Despite the repetitiousness and the false starts and unexplained jumps we might see in a portrayal of the dream life, there is a lot of stunning material. There are very sad accounts of the Nazis at work, unhappily but necessarily unforgettable. Von Rezzori takes us to the Nuremberg trials, to Hamburg in the early years after the war, and early and late to Vienna. He decries the Americanization of Europe in its rebuilding through the sixties. He seems to have regretted his years in the film industry, perhaps because it seems to have cheapened him personally.
On that personal level, the narrator made a series of poor, unimpressive choices in women. Whether it was an American model 20 years his junior, a fellow refugee, a German streetwalker or an aging international film star, his fixations on these imperfect objects of adoration only show the narrator as something of a myopic fool. The only telling relationship is with a woman 14 years older, Stella, and (spoiler alert) that lacks resolution, necessarily so. Not the first man to experience this deficiency, nor the last, the narrator’s thinking too often emanated from his crotch.
I really enjoyed the writer’s Memoirs of an Anti-Semite and his The Snows of Yesteryear. I can’t help thinking that either time or aging, given the scope of what he was trying, kept him from bringing the works reviewed here to the same high level. I’m glad I read it, although it was and is a hard slog, but Abel and Cain is more an oddity than a masterpiece.
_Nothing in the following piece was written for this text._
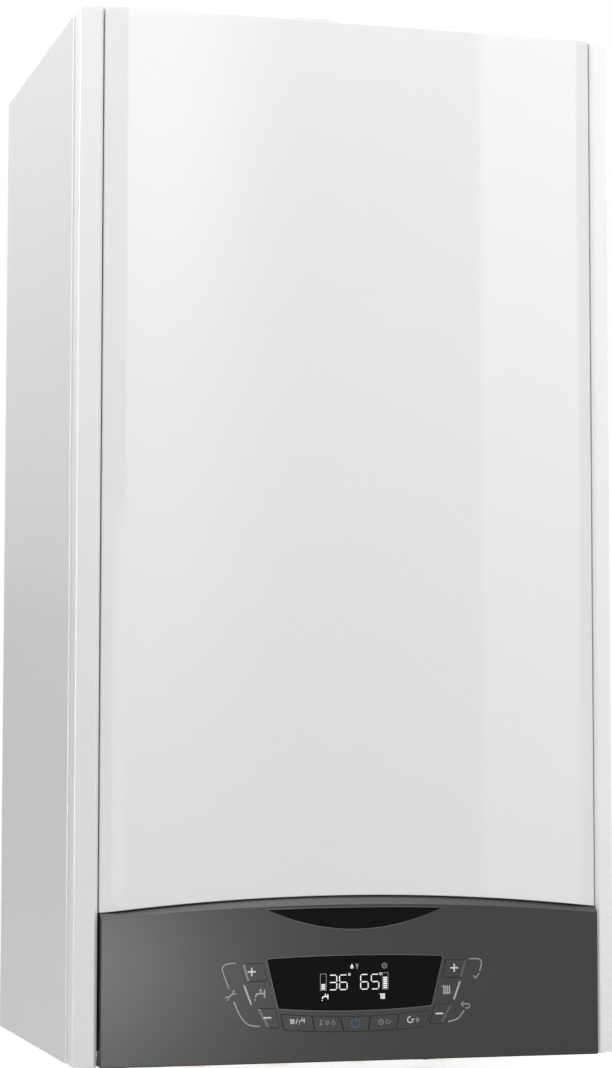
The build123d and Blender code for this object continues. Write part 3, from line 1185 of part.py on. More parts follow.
def safety_valve():
    """Three-bar relief valve on the side of the flow block, with its outlet down through the base."""
    outlet, tip = (RELIEF_OUTLET_X, STUB_Y, RELIEF_Z), (RELIEF_OUTLET_X, STUB_Y, RELIEF_OUTLET_Z)
    valve = rod((-BLOCK_X[1], STUB_Y, RELIEF_Z), (RELIEF_END_X, STUB_Y, RELIEF_Z), RELIEF_R)
    valve += rod(outlet, tip, RELIEF_OUTLET_R - SPIGOT_STEP)
    valve += rod((RELIEF_OUTLET_X, STUB_Y, SPIGOT_TOP), tip, RELIEF_OUTLET_R)
    valve -= rod((RELIEF_OUTLET_X, STUB_Y, RELIEF_Z - 6), tip, RELIEF_OUTLET_R - RELIEF_OUTLET_WALL)
    seat = (RELIEF_END_X, STUB_Y, RELIEF_Z)
    return valve - rod(seat, (RELIEF_END_X + 8, STUB_Y, RELIEF_Z), RELIEF_SPINDLE_R + SHAFT_SLACK)


def safety_valve_knob():
    start = RELIEF_END_X - 0.3
    knob = rod((start, STUB_Y, RELIEF_Z), (RELIEF_KNOB_END, STUB_Y, RELIEF_Z), RELIEF_KNOB_R)
    for i in range(RELIEF_KNOB_FLUTES):
        turn = math.radians(360 * i / RELIEF_KNOB_FLUTES)
        y = STUB_Y + RELIEF_KNOB_R * math.cos(turn)
        z = RELIEF_Z + RELIEF_KNOB_R * math.sin(turn)
        knob -= rod((RELIEF_END_X - 5, y, z), (RELIEF_KNOB_END, y, z), 2.5)
    return knob + rod((start, STUB_Y, RELIEF_Z), (RELIEF_END_X + 7, STUB_Y, RELIEF_Z), RELIEF_SPINDLE_R)


def flow_turbine():
    low, high = TURBINE_Z
    guide_end = TURBINE_ROOF + TURBINE_PIN_LENGTH - 3
    hub = 3.0
    wheel = rod((STUB_PITCH, STUB_Y, low), (STUB_PITCH, STUB_Y, high), hub)
    wheel += rod((STUB_PITCH, STUB_Y, low - 4), (STUB_PITCH, STUB_Y, guide_end), TURBINE_PIN_R)
    tip = TURBINE_BORE - 1.2
    blade = Pos((hub - 1 + tip) / 2, 0, 0) * Rot(35, 0, 0) * Box(tip - hub + 1, TURBINE_PIN_R, high - low - 2)
    for i in range(TURBINE_BLADES):
        wheel += Pos(STUB_PITCH, STUB_Y, (low + high) / 2) * Rot(0, 0, 360 * i / TURBINE_BLADES) * blade
    return wheel


def fill_valve_knob():
    low, high = FILL_KNOB_Z
    knob = rod((FILL_X, FILL_Y, low), (FILL_X, FILL_Y, high), FILL_KNOB_R)
    for i in range(FILL_KNOB_FLUTES):
        turn = math.radians(360 * i / FILL_KNOB_FLUTES)
        x = FILL_X + (FILL_KNOB_R + 1) * math.cos(turn)
        y = FILL_Y + (FILL_KNOB_R + 1) * math.sin(turn)
        knob -= rod((x, y, low), (x, y, high - 2), 2.6)
    return knob + rod((FILL_X, FILL_Y, high), (FILL_X, FILL_Y, FILL_SPINDLE_TOP), FILL_SPINDLE_R)


def pressure_gauge():
    """Round case in the base, its dial facing down."""
    low, high = BOTTOM - GAUGE_FLANGE, BOTTOM + GAUGE_DEPTH
    case = rod((GAUGE_X, GAUGE_Y, BOTTOM), (GAUGE_X, GAUGE_Y, high), GAUGE_R)
    case += rod((GAUGE_X, GAUGE_Y, low), (GAUGE_X, GAUGE_Y, BOTTOM), GAUGE_FLANGE_R)
    case += rod((GAUGE_X, GAUGE_Y, high), (GAUGE_X, GAUGE_Y, high + 12), 5)
    case -= rod((GAUGE_X, GAUGE_Y, low), (GAUGE_X, GAUGE_Y, GAUGE_DIAL_Z), GAUGE_R - 2)
    dial = (GAUGE_X, GAUGE_Y, GAUGE_DIAL_Z)
    return case - rod(dial, (GAUGE_X, GAUGE_Y, GAUGE_DIAL_Z + 6), GAUGE_PIN_R + STEM_SLACK)


def gauge_needle():
    low, high = NEEDLE_Z
    tip = GAUGE_R - 5
    needle = upright(polygon([(-5, -1.2), (tip, -0.3), (tip, 0.3), (-5, 1.2)]), (low, high))
    needle = Pos(GAUGE_X, GAUGE_Y, 0) * Rot(0, 0, NEEDLE_REST) * needle
    needle += rod((GAUGE_X, GAUGE_Y, low), (GAUGE_X, GAUGE_Y, high), 2.4)
    return needle + rod((GAUGE_X, GAUGE_Y, high), (GAUGE_X, GAUGE_Y, GAUGE_DIAL_Z + 5), GAUGE_PIN_R)


# ---------------------------------------------------------------- pipes and base fittings
def condensate_trap():
    low, high = TRAP_Z
    trap = rod((TRAP_X, TRAP_Y, low + 14), (TRAP_X, TRAP_Y, high - 8), TRAP_R)
    trap += rod((TRAP_X, TRAP_Y, high - 14), (TRAP_X, TRAP_Y, high - 6), TRAP_R + 3)
    trap += rod((TRAP_X, TRAP_Y, low), (TRAP_X, TRAP_Y, low + 14), TRAP_R - 8)
    trap += rod((TRAP_X, TRAP_Y, high - 8), (TRAP_X, TRAP_Y, high), PORT_R)
    return trap - rod((TRAP_X, TRAP_Y, low + 18), (TRAP_X, TRAP_Y, high - 16), TRAP_R - 2)


def condensate_tubes():
    fall = (DRAIN_END_Z - TRAP_Z[1]) / 4
    route = [
        (EX_X, PORT_Y, DRAIN_END_Z),
        (EX_X, PORT_Y, DRAIN_END_Z - 1.1 * fall),
        (EX_X - fall, TRAP_Y, DRAIN_END_Z - 2.2 * fall),
        (TRAP_X, TRAP_Y, TRAP_Z[1] + 0.9 * fall),
        (TRAP_X, TRAP_Y, TRAP_Z[1]),
    ]
    inlet = pipe(route, HOSE_BEND, HOSE_R, HOSE_WALL)
    tip = (TRAP_X, TRAP_Y, DRAIN_LOW)
    outlet = rod((TRAP_X, TRAP_Y, TRAP_Z[0]), tip, DRAIN_R - SPIGOT_STEP)
    outlet += rod((TRAP_X, TRAP_Y, SPIGOT_TOP), tip, DRAIN_R)
    outlet -= rod((TRAP_X, TRAP_Y, TRAP_Z[0]), tip, DRAIN_R - DRAIN_WALL)
    return Compound([inlet, outlet])


def heating_pipes():
    low = BLOCK_Z[1]
    flow_x, flow_end = EX_X - PORT_OFFSET, -BLOCK_X[0] - 27
    back_x = EX_X + PORT_OFFSET
    flow = [
        (flow_x, PORT_Y, PORT_END_Z),
        (flow_x, PORT_Y, low + 150),
        (flow_end, STUB_Y, low + 70),
        (flow_end, STUB_Y, low),
    ]
    rise = (PORT_END_Z - PUMP_PORT_TOP) / 8
    back = [
        (PUMP_X, PUMP_PORT_Y, PUMP_PORT_TOP),
        (PUMP_X, PUMP_PORT_Y, PUMP_PORT_TOP + rise),
        (back_x + 20, PORT_Y + 15, PUMP_PORT_TOP + 3.2 * rise),
        (back_x, PORT_Y, PUMP_PORT_TOP + 5.2 * rise),
        (back_x, PORT_Y, PORT_END_Z),
    ]
    return Compound([pipe(flow, WATER_BEND, PIPE_R), pipe(back, WATER_BEND, PIPE_R)])


def pipe_stubs():
    """Five threaded pipe ends with their hexagons, below the base."""
    solids = []
    for x, radius in stub_places():
        thread_top = STUB_LOW + STUB_THREAD
        stub = rod((x, STUB_Y, STUB_LOW), (x, STUB_Y, thread_top), radius)
        stub = chamfer(stub.edges().group_by(Axis.Z)[0], 1)
        stub += rod((x, STUB_Y, thread_top), (x, STUB_Y, STUB_TOP), radius - 1)
        seat = Plane(origin=(x, STUB_Y, thread_top), z_dir=(0, 0, 1))
        stub += extrude(seat * RegularPolygon(radius + 4.5, 6), STUB_NUT)
        solids.append(stub - rod((x, STUB_Y, STUB_LOW), (x, STUB_Y, STUB_TOP), radius - STUB_WALL))
    return Compound(solids)


def cable_glands():
    glands = []
    for y in GLAND_Y:
        low = BOTTOM - GLAND_FLANGE
        gland = rod((GLAND_X, y, low), (GLAND_X, y, BOTTOM), GLAND_R + 3)
        gland += rod((GLAND_X, y, BOTTOM), (GLAND_X, y, BOTTOM + GLAND_RISE), GLAND_R)
        glands.append(gland - rod((GLAND_X, y, low), (GLAND_X, y, BOTTOM + GLAND_RISE), GLAND_BORE))
    return Compound(glands)


PARTS = [
    wall_bracket,
    back_sheet,
    frame_rails,
    right_side_panel,
    right_corner_trim,
    top_panel,
    bottom_plate,
    front_panel,
    control_fascia,
    badge_inlay,
    display_lens,
    control_box,
    control_board,
    hinge_pins,
    flue_adapter,
    intake_caps,
    flue_pipe,
    hex_screws,
    exchanger_body,
    exchanger_coil,
    burner_door,
    burner_tube,
    electrodes,
    fan_housing,
    fan_motor,
    fan_impeller,
    gas_valve,
    gas_pipe,
    air_silencer,
    expansion_vessel,
    return_block,
    flow_block,
    diverter_motor,
    diverter_stem,
    plate_exchanger,
    pump_motor,
    pump_impeller,
    air_vent,
    safety_valve,
    safety_valve_knob,
    flow_turbine,
    fill_valve_knob,
    pressure_gauge,
    gauge_needle,
    condensate_trap,
    condensate_tubes,
    heating_pipes,
    pipe_stubs,
    cable_glands,
]


def main():
    os.makedirs("parts", exist_ok=True)
    shapes = {make.__name__: make() for make in PARTS}
    for name in ("right_side_panel", "right_corner_trim"):
        shapes[name.replace("right", "left")] = left_of(shapes[name])
    for name, points in key_outlines().items():
        shapes[name] = key(points)
    for name, shape in shapes.items():
        export_step(shape, f"parts/{name}.step")


main()
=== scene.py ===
"""Looks of a wall-hung combi boiler: casing, control panel, symbols, fittings and studio light."""

import json
import math

import bmesh
import bpy
from mathutils import Matrix, Vector
from mathutils.geometry import tessellate_polygon

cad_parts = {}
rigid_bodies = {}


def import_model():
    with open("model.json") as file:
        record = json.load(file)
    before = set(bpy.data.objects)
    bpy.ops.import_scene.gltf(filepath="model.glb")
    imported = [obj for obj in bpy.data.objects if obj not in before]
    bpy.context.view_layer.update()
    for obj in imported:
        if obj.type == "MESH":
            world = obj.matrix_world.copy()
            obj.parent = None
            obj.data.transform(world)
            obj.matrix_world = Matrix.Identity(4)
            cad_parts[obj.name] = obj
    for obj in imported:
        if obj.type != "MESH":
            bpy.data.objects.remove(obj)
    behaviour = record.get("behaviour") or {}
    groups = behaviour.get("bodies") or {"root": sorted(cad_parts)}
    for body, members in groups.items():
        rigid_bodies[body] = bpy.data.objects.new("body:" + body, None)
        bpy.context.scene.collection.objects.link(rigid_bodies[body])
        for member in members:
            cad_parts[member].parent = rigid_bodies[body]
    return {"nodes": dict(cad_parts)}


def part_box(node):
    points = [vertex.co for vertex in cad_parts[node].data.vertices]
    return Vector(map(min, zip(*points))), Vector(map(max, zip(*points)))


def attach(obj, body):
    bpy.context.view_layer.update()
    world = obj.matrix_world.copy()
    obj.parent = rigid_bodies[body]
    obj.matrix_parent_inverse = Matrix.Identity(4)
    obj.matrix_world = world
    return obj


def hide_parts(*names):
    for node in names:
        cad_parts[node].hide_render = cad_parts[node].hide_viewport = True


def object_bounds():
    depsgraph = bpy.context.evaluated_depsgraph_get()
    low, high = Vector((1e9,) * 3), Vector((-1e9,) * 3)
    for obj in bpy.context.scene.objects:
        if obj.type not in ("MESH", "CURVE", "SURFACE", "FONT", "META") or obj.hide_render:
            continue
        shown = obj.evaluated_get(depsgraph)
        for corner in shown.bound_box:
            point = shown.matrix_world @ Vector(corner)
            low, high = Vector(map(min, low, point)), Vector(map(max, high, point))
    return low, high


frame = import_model()
cad_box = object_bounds()

MM = 0.001
IMAGE_HEIGHT = 1068  # of the photo, in pixels

# ---- places taken from the frame, in mm
def node_box(name):
    low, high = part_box(name)
    return low / MM, high / MM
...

Note added later. You will anyway be bamboozled when you read toward the end of 'Cain'. v. Rezzori tries to illustrate self-referential contradictions in his context that the book is about an author writing a book about himself. Both v. Rezzori and Gödel were Wien residents, v. Rezzori apparently was aware of the incompleteness theorem, or at least the self-referential aspect. I found it hard (boring) to read through the 'I' gyrations and skipped much of that part, but was motivated to go back after 35 years to my abandoned copy of 'Gödel, Escher, Bach'. There are, however, gems hidden in all the chaotic self-referencing.